For instance, when the ignoble former American President openly mocked a New York Times reporter with a physical disability by impersonating the reporter’s inability to control his arms, it was clearly anything but a joke. Is Chris Rock guilty of the same kind of immorality and shamelessness as the former President simply because he also mocked someone with a condition that they were helpless to endure? Power and empowerment seem to be at the heart of answering these questions, but equally important are first principles.


Let us now return to the ongoing destruction and devastation inflicted on an entire country by one man – one man. Lost in his maps and fantasies, he dabbles at history in order to refashion it into just cause for his conquest while another man tirelessly escorts his family to the border for safety and returns to defend his hometown with one backpack and the family cat. One man lives for his wealth and power.

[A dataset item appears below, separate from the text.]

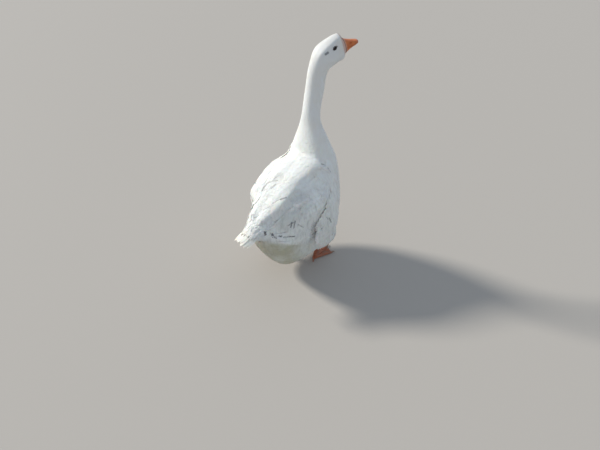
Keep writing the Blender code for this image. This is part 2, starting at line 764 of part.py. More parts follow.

One man lives for another hour. No matter which man succeeds, the world will be changed. If the former wins out, the world returns to what it had been for most of human history – a barbaric collection of brutal tribal nations attacking weaker ones with peace nothing more than a temporary pause in the action. If the latter triumphs, dictators around the globe learn a valuable lesson about the kind of world that is acceptable to us all – and what will not be tolerated.


Fundamentally, Putin’s war and Smith’s slap both revolve around liberty: in the former case, Ukrainian defense is necessary to (re)establish liberty, and in the latter, as Paine said, “undergoing the fatigues of supporting it” required Smith’s restraint.